Min-till and harvesting
Patrick believes that using min-till and poultry manure has improved the soil fertility on his farm.
“In the last few years, we’ve watched our soil organic matter levels and they have increased with the use of min-till and natural manure.”
When it comes to harvesting, the rape is allowed to ripen naturally before being cut with the combine on Derrycamma Farm. New varieties have helped to take the risk of pod loss out of harvesting.
“Now, with the new varieties and the anti-shatter pods, the crops don’t suffer the wind damage that they used to 10-15 years ago.

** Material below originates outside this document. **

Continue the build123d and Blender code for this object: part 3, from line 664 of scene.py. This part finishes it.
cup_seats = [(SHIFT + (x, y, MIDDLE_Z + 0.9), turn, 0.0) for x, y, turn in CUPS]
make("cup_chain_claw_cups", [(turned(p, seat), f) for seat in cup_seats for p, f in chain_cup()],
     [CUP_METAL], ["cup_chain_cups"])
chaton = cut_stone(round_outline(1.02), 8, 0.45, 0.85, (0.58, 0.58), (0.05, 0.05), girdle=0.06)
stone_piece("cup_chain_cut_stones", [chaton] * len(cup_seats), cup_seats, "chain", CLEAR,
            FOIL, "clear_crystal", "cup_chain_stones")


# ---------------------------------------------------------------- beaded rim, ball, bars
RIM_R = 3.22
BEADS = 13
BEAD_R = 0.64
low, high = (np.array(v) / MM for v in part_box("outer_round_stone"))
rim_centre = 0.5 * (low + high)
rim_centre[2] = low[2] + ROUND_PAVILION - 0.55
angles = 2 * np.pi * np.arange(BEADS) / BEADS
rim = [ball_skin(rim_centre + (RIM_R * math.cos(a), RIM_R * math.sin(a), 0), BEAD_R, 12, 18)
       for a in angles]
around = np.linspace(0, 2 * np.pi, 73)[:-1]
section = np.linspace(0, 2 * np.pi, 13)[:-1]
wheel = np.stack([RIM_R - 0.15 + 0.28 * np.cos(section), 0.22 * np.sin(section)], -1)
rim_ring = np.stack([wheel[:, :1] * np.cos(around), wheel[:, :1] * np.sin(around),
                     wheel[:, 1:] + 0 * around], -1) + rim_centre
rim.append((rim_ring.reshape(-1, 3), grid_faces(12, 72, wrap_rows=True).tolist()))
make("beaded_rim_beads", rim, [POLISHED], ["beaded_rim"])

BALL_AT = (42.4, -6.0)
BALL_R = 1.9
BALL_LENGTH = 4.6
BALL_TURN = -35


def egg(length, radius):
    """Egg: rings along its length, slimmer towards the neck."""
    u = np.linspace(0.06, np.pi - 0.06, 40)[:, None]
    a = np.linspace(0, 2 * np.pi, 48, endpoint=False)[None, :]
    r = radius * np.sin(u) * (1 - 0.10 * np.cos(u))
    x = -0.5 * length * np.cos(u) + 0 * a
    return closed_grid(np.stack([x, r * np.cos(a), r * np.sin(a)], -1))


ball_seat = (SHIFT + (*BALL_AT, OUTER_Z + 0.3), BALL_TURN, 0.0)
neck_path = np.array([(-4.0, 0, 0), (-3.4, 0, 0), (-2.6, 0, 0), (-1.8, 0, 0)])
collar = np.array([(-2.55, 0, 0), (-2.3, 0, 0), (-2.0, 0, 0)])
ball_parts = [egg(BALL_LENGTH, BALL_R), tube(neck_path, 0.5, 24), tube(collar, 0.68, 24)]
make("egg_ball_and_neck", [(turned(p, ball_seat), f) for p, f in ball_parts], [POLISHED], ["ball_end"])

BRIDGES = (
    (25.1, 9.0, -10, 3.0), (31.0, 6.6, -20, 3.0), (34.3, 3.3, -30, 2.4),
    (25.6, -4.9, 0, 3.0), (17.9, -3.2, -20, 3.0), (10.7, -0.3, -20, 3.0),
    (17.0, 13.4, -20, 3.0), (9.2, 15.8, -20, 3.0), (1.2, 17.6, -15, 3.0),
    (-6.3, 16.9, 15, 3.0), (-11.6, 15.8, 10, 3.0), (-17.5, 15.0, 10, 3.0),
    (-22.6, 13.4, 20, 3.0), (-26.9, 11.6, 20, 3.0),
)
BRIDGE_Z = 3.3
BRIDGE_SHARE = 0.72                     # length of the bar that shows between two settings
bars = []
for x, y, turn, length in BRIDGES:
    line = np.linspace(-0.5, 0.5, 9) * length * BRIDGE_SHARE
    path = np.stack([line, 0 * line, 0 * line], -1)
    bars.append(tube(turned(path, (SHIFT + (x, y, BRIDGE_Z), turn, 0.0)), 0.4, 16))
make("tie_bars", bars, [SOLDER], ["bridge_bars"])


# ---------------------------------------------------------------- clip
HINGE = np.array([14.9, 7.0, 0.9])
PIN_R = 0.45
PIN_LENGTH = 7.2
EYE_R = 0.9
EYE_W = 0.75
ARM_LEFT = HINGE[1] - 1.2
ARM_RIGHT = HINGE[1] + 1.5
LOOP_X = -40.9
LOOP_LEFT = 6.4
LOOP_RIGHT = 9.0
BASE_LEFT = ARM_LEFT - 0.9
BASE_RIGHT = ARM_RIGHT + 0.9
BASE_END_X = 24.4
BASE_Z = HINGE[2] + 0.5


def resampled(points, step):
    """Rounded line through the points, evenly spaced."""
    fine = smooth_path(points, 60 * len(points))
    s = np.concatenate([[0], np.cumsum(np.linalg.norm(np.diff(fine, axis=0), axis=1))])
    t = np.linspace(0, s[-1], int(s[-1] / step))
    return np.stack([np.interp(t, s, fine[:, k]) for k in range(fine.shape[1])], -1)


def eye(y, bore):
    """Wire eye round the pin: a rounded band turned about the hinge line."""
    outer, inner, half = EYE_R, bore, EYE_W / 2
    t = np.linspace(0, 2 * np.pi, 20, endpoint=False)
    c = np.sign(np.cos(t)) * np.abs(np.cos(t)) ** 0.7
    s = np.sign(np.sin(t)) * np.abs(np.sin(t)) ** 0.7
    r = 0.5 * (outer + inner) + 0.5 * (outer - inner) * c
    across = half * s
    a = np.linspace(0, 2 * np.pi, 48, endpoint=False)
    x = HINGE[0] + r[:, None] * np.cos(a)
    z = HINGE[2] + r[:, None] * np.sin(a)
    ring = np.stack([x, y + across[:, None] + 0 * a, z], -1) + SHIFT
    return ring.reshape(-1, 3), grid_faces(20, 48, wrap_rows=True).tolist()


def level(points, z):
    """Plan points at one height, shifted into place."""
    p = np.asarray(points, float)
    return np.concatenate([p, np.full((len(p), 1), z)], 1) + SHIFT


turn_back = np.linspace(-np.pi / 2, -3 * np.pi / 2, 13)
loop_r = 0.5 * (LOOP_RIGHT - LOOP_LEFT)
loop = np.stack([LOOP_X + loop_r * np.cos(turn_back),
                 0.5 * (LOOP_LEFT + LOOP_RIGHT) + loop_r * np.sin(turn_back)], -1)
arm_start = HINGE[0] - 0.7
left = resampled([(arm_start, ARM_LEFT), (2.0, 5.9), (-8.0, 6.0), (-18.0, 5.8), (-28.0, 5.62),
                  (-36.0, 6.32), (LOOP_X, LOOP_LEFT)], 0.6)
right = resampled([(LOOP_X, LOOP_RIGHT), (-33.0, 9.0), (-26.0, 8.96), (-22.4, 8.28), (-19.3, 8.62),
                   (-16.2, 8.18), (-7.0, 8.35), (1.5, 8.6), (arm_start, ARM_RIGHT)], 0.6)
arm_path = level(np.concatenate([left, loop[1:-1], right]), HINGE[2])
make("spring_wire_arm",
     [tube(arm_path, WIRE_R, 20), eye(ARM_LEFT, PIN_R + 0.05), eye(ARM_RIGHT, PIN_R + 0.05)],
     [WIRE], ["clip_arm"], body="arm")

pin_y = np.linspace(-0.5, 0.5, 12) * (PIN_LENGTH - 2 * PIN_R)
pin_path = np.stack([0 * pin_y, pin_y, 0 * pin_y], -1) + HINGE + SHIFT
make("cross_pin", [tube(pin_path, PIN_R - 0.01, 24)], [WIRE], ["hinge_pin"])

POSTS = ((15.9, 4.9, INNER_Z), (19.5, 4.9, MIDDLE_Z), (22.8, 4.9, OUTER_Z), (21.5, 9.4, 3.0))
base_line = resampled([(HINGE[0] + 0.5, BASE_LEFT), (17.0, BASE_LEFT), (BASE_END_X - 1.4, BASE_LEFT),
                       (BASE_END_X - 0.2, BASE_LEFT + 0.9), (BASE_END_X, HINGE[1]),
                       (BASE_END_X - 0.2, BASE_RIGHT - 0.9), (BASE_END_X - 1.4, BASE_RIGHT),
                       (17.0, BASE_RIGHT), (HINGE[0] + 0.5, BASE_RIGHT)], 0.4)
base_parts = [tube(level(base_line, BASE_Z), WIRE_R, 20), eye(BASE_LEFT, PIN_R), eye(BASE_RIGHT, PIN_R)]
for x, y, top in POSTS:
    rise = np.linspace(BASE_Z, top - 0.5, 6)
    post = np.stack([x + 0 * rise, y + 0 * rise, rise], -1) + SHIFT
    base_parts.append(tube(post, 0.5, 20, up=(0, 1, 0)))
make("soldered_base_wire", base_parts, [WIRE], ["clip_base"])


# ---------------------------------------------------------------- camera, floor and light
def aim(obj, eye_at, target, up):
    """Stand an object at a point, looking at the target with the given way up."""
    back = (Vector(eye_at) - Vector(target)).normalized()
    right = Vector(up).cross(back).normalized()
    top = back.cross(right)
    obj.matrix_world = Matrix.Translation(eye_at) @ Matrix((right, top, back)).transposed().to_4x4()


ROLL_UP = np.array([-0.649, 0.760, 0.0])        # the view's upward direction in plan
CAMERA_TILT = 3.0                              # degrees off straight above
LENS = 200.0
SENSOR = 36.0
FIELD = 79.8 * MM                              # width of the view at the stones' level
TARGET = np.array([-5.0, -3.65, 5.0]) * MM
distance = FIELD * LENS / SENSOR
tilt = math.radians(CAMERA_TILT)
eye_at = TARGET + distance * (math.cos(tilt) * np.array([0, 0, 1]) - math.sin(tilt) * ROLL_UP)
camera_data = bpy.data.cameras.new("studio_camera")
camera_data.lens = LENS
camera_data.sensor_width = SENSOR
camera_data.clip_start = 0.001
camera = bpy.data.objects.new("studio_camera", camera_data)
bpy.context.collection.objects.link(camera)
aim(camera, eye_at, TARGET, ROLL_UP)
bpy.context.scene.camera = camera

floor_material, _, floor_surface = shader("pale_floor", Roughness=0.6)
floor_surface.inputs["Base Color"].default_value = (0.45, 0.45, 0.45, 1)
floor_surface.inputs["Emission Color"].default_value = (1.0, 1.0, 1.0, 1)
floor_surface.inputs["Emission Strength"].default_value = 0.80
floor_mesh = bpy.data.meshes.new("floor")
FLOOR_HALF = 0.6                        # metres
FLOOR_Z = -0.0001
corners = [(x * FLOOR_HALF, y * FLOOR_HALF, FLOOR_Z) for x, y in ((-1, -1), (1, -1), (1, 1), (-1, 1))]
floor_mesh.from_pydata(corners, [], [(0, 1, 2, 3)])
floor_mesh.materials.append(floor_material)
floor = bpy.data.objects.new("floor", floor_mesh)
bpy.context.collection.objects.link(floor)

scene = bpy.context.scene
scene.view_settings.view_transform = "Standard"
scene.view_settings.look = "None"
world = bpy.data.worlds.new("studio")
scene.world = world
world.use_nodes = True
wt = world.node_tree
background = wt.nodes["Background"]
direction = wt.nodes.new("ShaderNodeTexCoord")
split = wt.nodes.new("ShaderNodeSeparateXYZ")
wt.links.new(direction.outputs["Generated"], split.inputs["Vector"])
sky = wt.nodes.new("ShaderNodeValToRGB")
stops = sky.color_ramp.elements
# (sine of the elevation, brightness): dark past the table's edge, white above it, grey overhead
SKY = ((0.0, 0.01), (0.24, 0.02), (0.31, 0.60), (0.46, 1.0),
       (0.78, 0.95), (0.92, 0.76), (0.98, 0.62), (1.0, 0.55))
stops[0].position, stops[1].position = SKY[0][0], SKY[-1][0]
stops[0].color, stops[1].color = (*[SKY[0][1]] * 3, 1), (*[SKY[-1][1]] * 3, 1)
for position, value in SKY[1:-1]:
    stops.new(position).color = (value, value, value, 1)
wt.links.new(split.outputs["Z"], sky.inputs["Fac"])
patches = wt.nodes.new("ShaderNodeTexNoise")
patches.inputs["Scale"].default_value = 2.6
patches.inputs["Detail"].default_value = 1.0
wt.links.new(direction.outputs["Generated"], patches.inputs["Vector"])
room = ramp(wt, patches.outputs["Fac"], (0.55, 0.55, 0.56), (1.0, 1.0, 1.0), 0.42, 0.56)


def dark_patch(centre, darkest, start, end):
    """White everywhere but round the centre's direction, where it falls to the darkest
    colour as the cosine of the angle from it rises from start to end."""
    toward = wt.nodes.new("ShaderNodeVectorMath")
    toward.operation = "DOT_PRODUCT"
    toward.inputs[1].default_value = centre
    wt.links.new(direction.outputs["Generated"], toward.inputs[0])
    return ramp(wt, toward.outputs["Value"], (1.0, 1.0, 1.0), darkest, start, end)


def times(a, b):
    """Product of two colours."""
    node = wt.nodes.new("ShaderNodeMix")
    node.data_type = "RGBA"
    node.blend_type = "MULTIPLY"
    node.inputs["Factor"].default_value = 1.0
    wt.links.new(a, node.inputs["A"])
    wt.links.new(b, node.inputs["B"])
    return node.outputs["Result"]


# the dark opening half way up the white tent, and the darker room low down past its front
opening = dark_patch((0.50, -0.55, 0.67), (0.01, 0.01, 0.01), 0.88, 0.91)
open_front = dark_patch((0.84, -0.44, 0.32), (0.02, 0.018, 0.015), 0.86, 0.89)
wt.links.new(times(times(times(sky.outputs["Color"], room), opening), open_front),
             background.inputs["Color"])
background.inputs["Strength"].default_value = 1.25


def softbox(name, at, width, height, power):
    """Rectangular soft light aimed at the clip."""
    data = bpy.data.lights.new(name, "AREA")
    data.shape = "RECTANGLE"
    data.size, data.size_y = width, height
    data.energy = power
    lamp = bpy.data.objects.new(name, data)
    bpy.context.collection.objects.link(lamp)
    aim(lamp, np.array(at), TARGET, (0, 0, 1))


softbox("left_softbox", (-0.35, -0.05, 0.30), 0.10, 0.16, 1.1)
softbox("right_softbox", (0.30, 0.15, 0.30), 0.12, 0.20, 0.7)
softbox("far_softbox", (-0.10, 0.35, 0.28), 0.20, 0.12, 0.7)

“Leaving the rape plants for another two weeks doesn’t seem to bother them that much and we get most of the crop ripe at that stage and we harvest it.
“We probably run at a moisture content 2-3% higher than we would expect if glyphosate was being used. We’re running at about 11-13% moisture. We have to get it dried down to 7.0-7.5% quickly anyway. So, whether it comes in off the combine at 11% or 13%, it’s only the extra diesel cost to get it down to dry it to 7%.”
Concluding, he said: “If you are a farmer, before you spend another €100,000 on farm machinery, look at the opportunities to add value to what you produce.
Spend the money on production or packaging machines and the rewards will be much greater.
“With grain prices in the doldrums, it doesn’t matter if you produce another quarter of a tonne in yield when you could be adding real value by giving the consumer what they want.”